Mwareya and Bhobo describe the plight of Chris Mulroney, a returnee white Zimbabwean coffee farmer who was evicted from his plot in 2004. Perhaps because he did not have the money to buy back his farm, or perhaps because he did not believe his property rights would be secure for very long, he sought to return to coffee farming by using his expertise to run a farm now owned by a black politician:

In a political balancing act, Chris is helping a Black Zimbabwe senior politician to manage his machinery, workers, and harvest at a five hectare coffee farm. With his New Zealand experience and farming contacts, Chris has agreed to run the farm for the senior politician for 30% of the profits. “I’m a coffee miller, dryer, and farmer at heart. Any half-chance to be back on the land is thrilling.”
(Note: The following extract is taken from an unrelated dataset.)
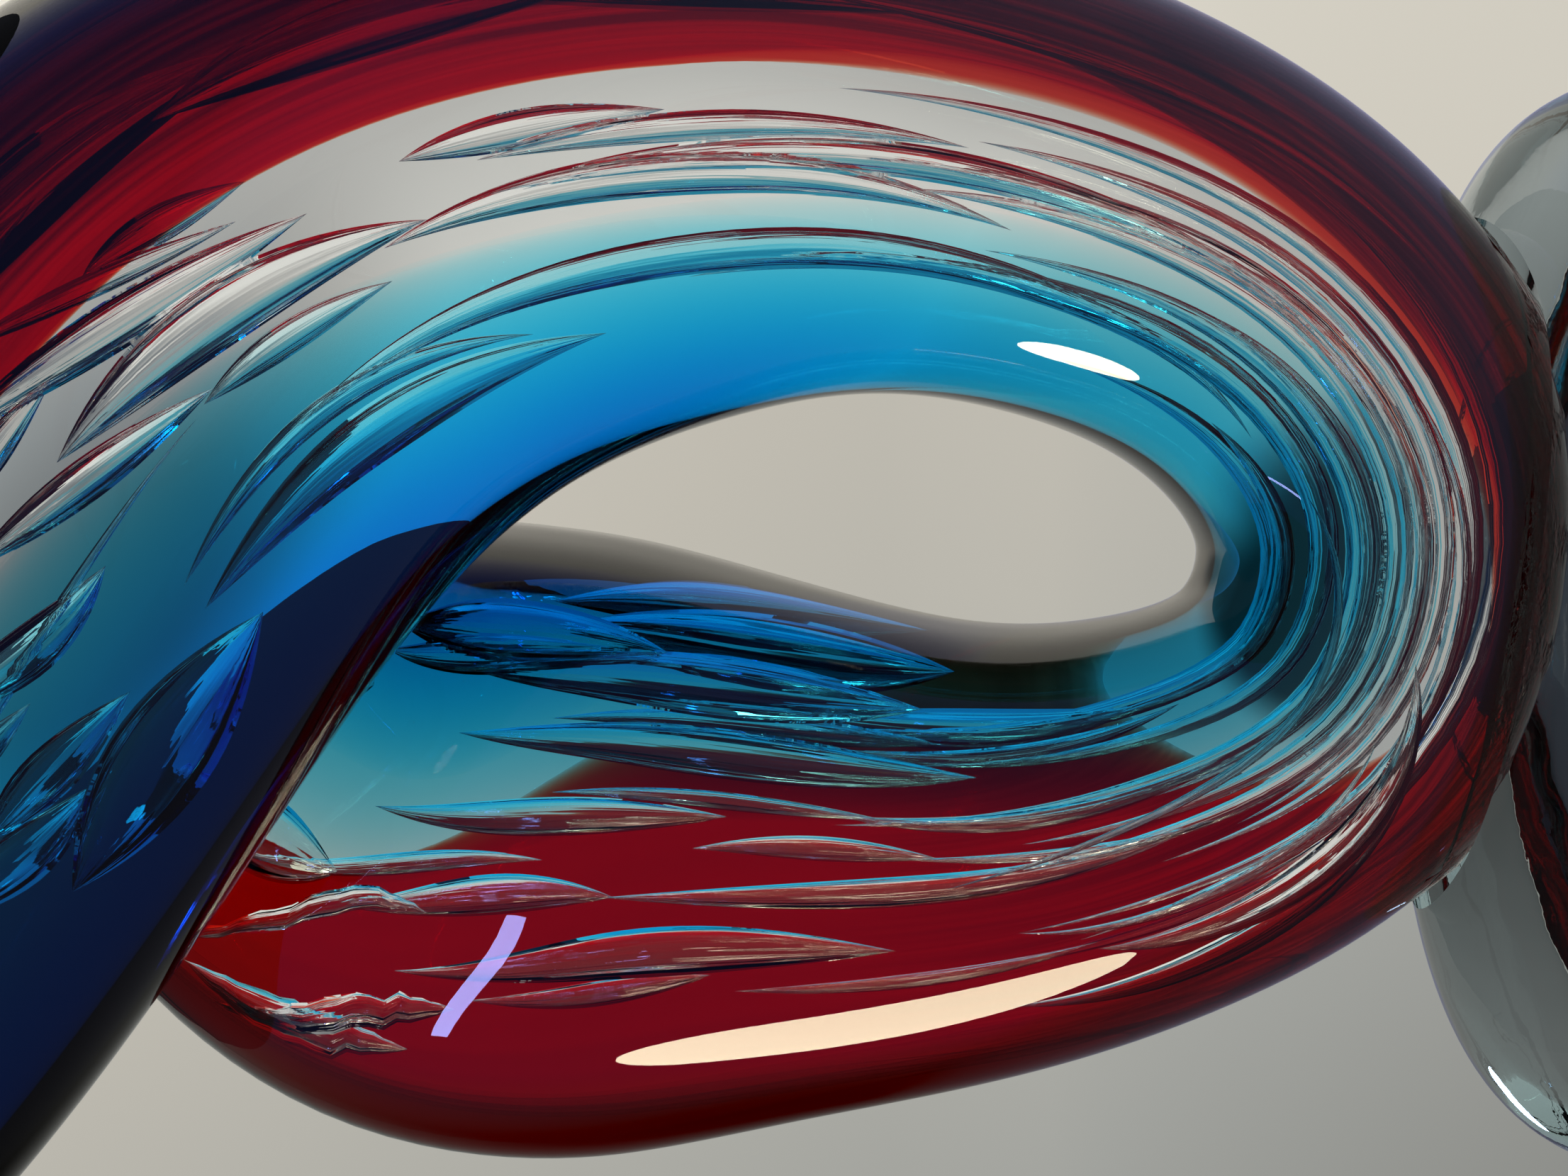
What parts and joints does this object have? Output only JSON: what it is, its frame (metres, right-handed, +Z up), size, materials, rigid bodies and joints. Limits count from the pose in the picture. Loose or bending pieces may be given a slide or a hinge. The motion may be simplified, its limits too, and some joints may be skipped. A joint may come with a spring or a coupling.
{
  "type": "glass sculpture",
  "caption": "Standing cased-glass ribbon loop with crossing tails, ruby outer side, aqua inner side and trapped spindle bubbles, fused to a clear glass base.",
  "frame": {"origin": "centre of the base's ground underside, where the sculpture stands", "axes": "+Z up, +X to the right and -Y towards the front, where the front tail crosses before the rear tail"},
  "size_m": [0.2036, 0.1322, 0.3348],
  "materials": {
    "core_glass": "fire polished",
    "ruby_glass": "fire polished",
    "cover_glass": "fire polished",
    "aqua_glass": "fire polished",
    "base_glass": "fire polished, ground underside",
    "seam_glass": "finely crazed seam"
  },
  "bodies": {
    "root": {"clear_core": "core_glass", "ruby_overlay": "ruby_glass", "rear_cover": "cover_glass", "aqua_overlay": "aqua_glass", "front_cover": "cover_glass", "clear_base": "base_glass", "fused_seam": "seam_glass"}
  },
  "joints": []
}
This situation is similar to the fate of Jewish business owners in Europe in the 1930s under such “Aryanization” programs as depicted in the film The Shop on Main Street, or in Arab countries in the 1940s as depicted in memoirs like Flight from Babylon by Heskel Haddad and Black Sky by Avraham Arbib. When it became illegal or unsafe for a Jew to continue to own a business, he would bring in a non-Jewish partner whose contribution to the partnership consisted of being the legal owner.
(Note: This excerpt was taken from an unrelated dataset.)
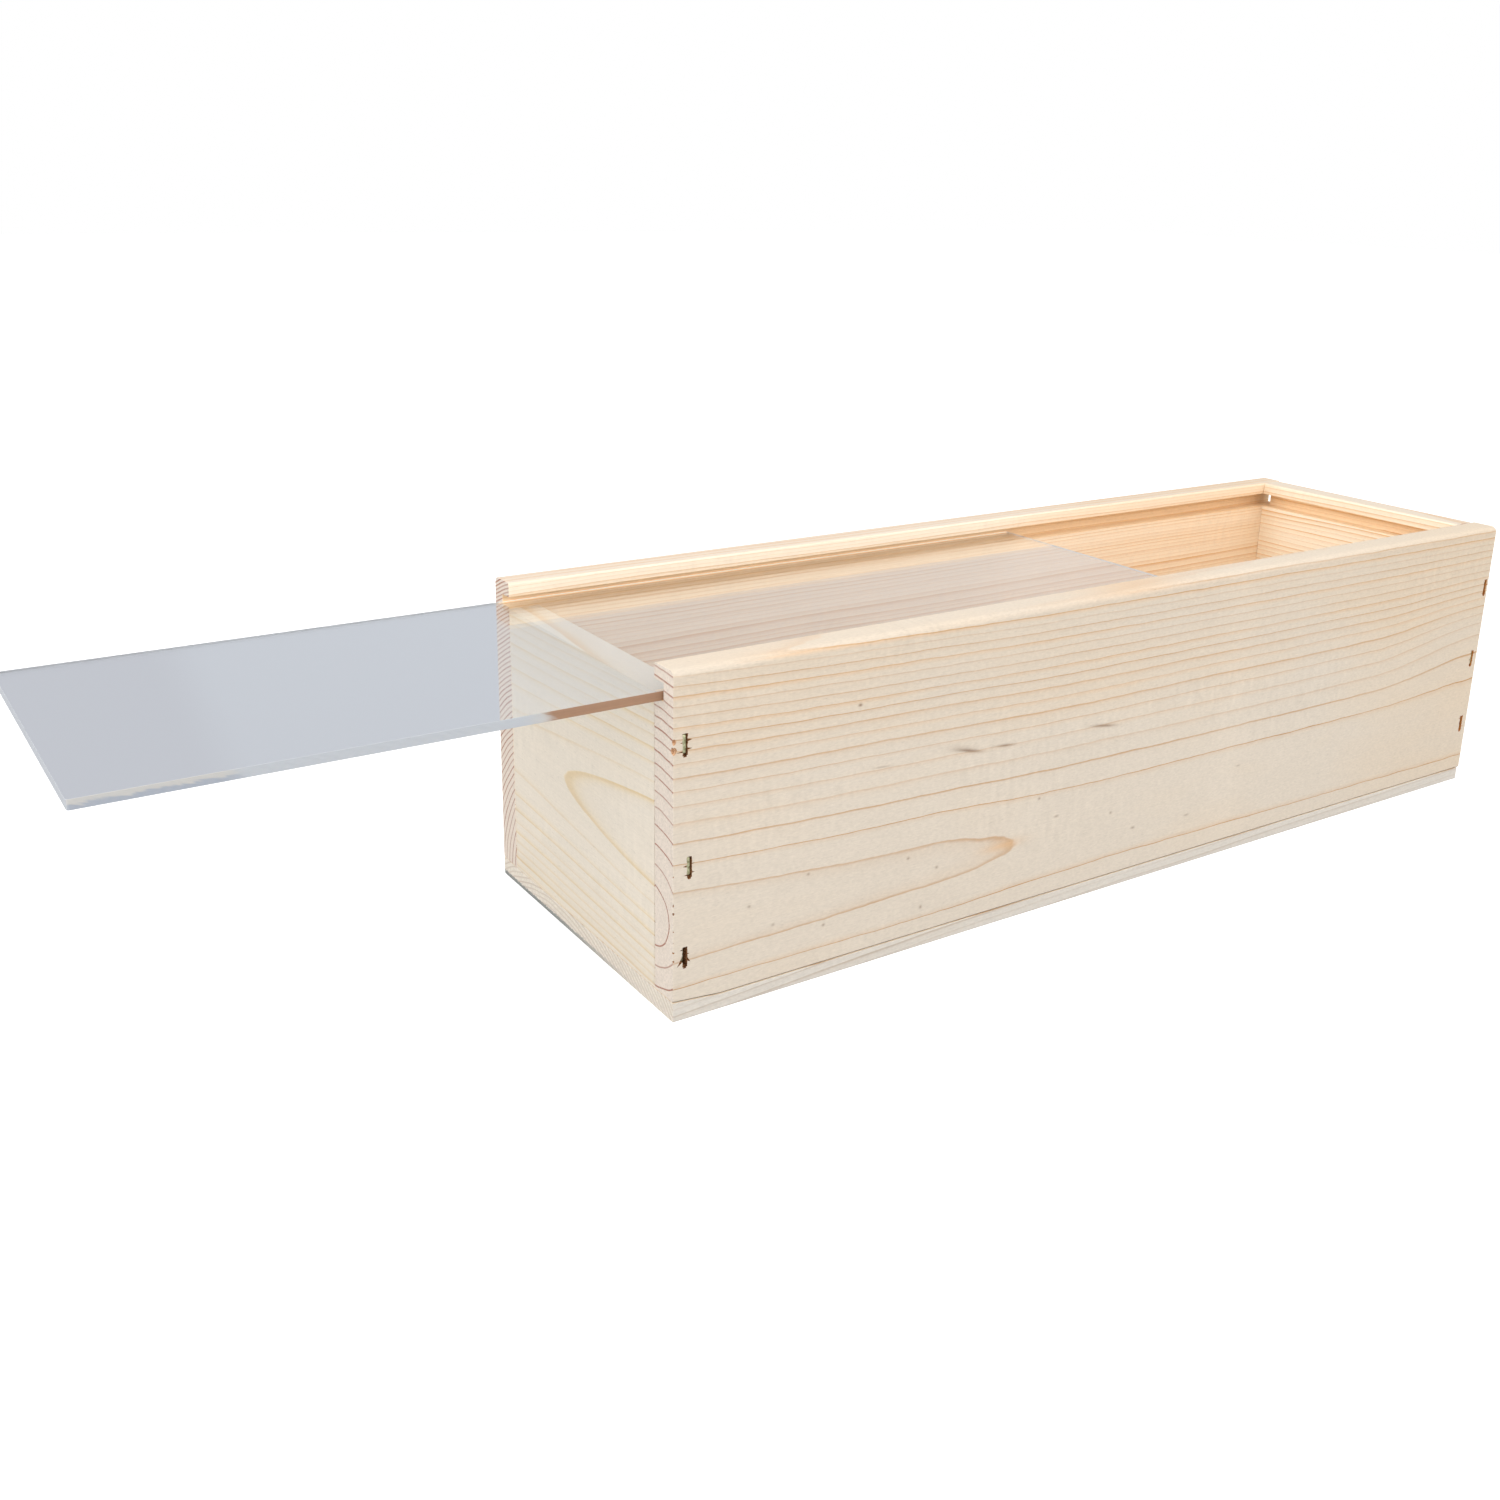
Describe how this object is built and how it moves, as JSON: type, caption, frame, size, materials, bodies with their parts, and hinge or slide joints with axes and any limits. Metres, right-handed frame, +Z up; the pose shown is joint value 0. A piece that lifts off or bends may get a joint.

Yet the protection this type of arrangement was expected to provide seldom lasted long. The success of the minority is offensive to the majority. If the farm does well and his 30% cut turns out to be worth more than expected, Mr. Mulroney might find himself a target of resentment, especially if his benefactor Mnangagwa passes on or is deposed.
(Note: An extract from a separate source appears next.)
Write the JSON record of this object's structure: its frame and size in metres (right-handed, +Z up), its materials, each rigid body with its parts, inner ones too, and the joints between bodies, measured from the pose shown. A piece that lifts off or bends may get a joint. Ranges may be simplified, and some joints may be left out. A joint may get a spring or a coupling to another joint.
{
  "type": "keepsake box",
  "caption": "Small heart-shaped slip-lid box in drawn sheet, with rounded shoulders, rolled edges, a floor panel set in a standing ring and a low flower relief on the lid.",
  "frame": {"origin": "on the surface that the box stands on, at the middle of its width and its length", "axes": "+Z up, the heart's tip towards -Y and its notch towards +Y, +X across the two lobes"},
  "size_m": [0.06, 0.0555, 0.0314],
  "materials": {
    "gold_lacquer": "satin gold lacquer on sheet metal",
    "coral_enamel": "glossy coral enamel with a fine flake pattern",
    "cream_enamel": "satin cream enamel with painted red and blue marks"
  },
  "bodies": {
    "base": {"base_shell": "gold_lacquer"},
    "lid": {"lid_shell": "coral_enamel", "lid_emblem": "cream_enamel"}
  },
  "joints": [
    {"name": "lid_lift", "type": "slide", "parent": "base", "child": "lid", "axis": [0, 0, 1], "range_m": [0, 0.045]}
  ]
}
Peter Godwin’s first book, Mukiwa: A White Boy in Africa, was quite critical of Rhodesia. He later learned that his father’s last name was not originally Godwin but Goldfarb. His second book, When a Crocodile Eats the Sun, was more sympathetic towards Rhodesia. In it he writes:

A white in Africa is like a Jew everywhere — on sufferance, watching warily, waiting for the next swell of hostility.